I think a better analogy than martial arts would be writing. I don’t have a lot of experience with writing fiction, so I wouldn’t be very good at it, but I do have a decent ability to tell good fiction from bad fiction. If I practiced writing fiction for a year, I think I’d be a lot better at it by the end, even if I never showed it to anyone else to critique. Generally, evaluation is easier than generation.
Martial arts is different because it involves putting your body in OOD situations that you are probably pretty poor at evaluating, whereas “looking at a page of fiction” is a situation that I (and LLMs) are much more familiar with.
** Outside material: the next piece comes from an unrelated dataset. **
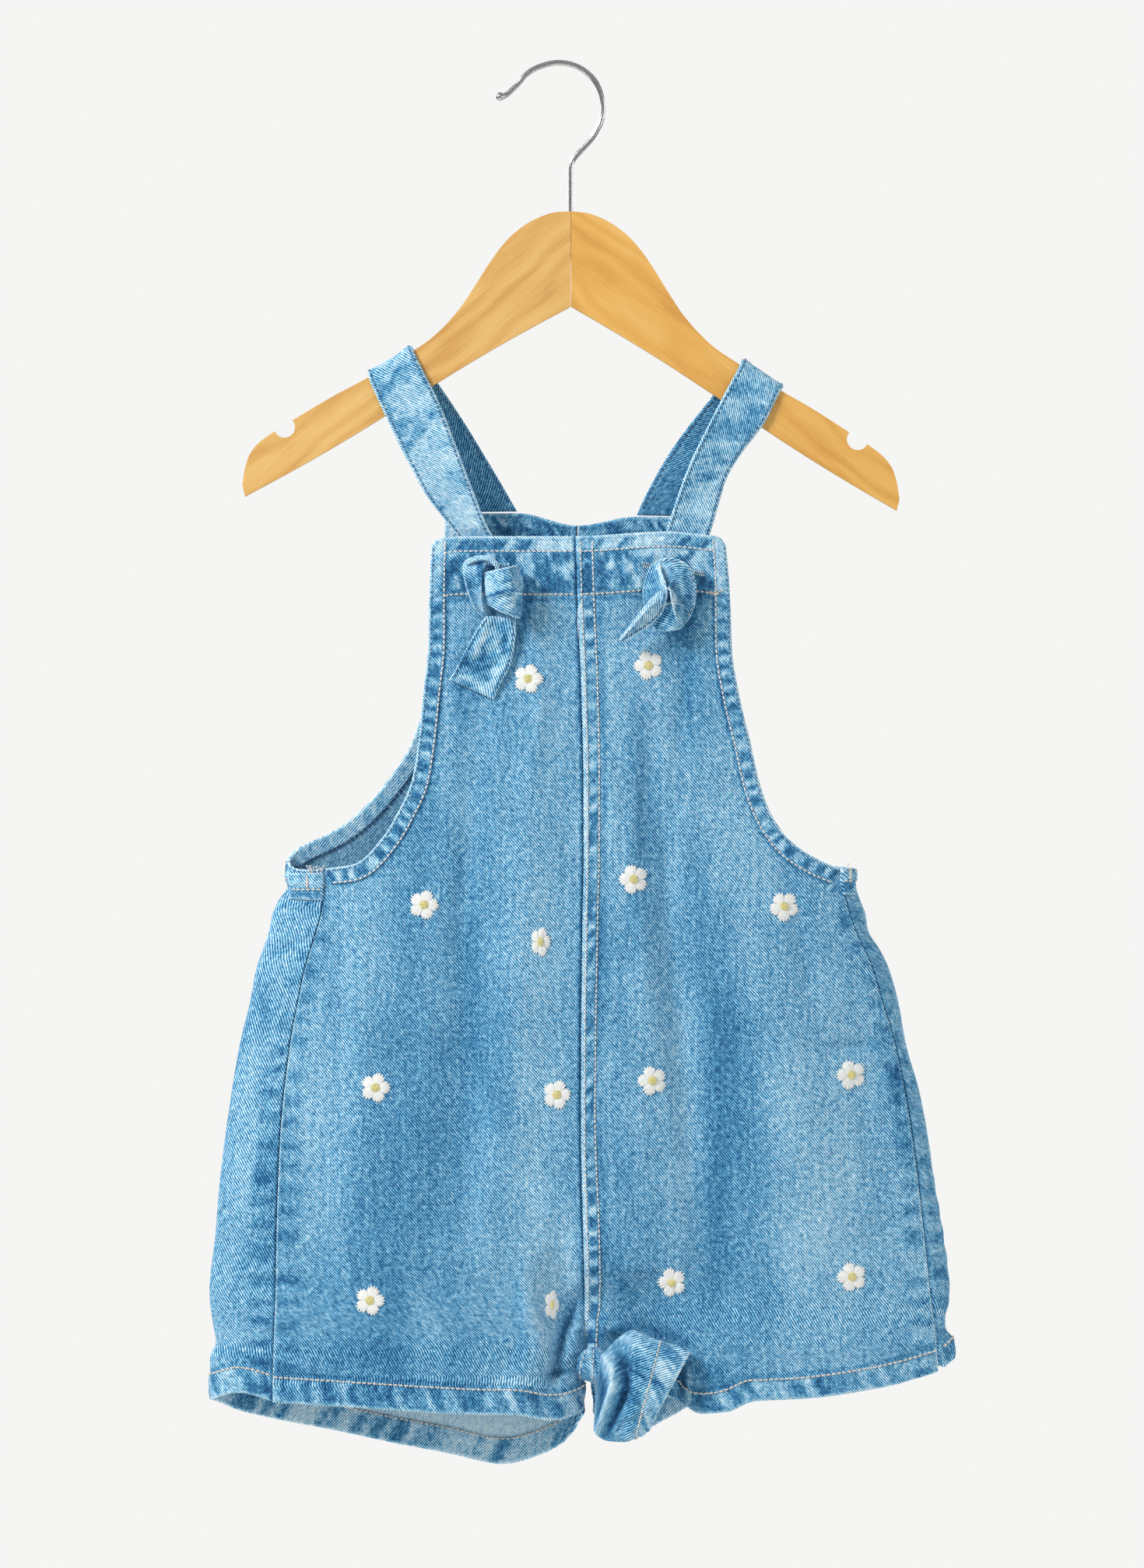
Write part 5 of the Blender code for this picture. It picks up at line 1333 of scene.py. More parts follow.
STRAP_STATIONS = {"left": [(-47.4, 210, 8.6, -19.6, 209.6, 8.6),
    (-53, 201.5, 8.4, -28.6, 194, 8.6), (-66, 180.5, 8.2, -44, 168.5, 8.4),
    (-77.5, 162.6, 7.9, -56.6, 149.6, 7.9), (-88, 148.6, 7.3, -67.2, 135.6, 7.3),
    (-89.4, 145.9, 6.2, -68.4, 133.2, 6.2), (-89.9, 145, 3.2, -68.9, 132.3, 3.2),
    (-89.9, 145, -3.2, -68.9, 132.3, -3.2), (-89.4, 145.9, -6.2, -68.4, 133.2, -6.2),
    (-88.4, 149.6, -7.3, -67.2, 136.8, -7.3), (-79.8, 168.4, -7.7, -56.6, 157.7, -7.9),
    (-71.5, 185.5, -7.6, -48.8, 177.4, -8.6), (-61.5, 203.5, -6.2, -40.6, 199, -8.6),
    (-48.6, 220, -4.4, -32.6, 218.6, -7.6), (-43.6, 228.4, -6.2, -24.6, 228, -6.8),
    (-43, 232.6, -7.6, -23.4, 232.6, -7.6), (-43, 234.2, -9.4, -23, 234.2, -9.4),
    (-43, 234.6, -11.4, -23, 234.6, -11.4), (-43, 234.7, -13.4, -23, 234.7, -13.4)], "right":
    [(36.6, 211.4, 8.6, 62.6, 212, 8.6), (41.6, 200.6, 8.5, 68, 202, 8.3),
    (53.4, 180, 8.4, 76, 192, 8.2), (71.4, 156.4, 7.9, 92.6, 168.6, 7.9),
    (84.4, 141.6, 7.3, 103.6, 154.6, 7.3), (85.6, 139.2, 6.2, 105, 152.2, 6.2),
    (86, 138.4, 3.2, 105.6, 151.4, 3.2), (86, 138.4, -3.2, 105.6, 151.4, -3.2),
    (85.6, 139.2, -6.2, 105, 152.2, -6.2), (84.2, 142.8, -7.3, 103, 155.4, -7.3),
    (76.5, 157, -7.9, 96.2, 169, -7.7), (68.4, 173, -8.6, 86, 182.4, -6.2),
    (61.1, 188.4, -9, 79, 194, -5.4), (55, 205, -8.6, 74.6, 208.6, -5.8),
    (49.8, 220.6, -7.4, 70.6, 221.6, -6.4), (44.8, 231, -6.8, 65.6, 232.4, -6.6),
    (44.4, 235.2, -7.6, 64.4, 236.7, -7.6), (44.4, 236.6, -9.4, 64.2, 238.1, -9.4),
    (44.4, 237, -11.4, 64.2, 238.5, -11.4), (44.4, 237.1, -13.4, 64.2, 238.6, -13.4)]}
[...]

Well… One problem here is that a model could be superhuman at:
thinking speed
math
programming
flight simulators
self-replication
cyberattacks
strategy games
acquiring and regurgitating relevant information from science articles
And be merely high-human-level at:
persuasion
deception
real world strategic planning
manipulating robotic actuators
developing weapons (e.g. bioweapons)
wetlab work
research
acquiring resources
avoiding government detection of its illicit activities
Such an entity as described could absolutely be an existential threat to humanity. It doesn’t need to be superhuman at literally everything to be superhuman enough that we don’t stand a chance if it decides to kill us.
So I feel like “RL may not work for everything, and will almost certainly work substantially better for easy to verify subjects” is… not so reassuring.
I agree. I think you don’t even need most of the stuff on the “superhuman” list, the equivalent of a competent IQ-130 human upload probably does it, as long as it has the speed + self-copying advantages.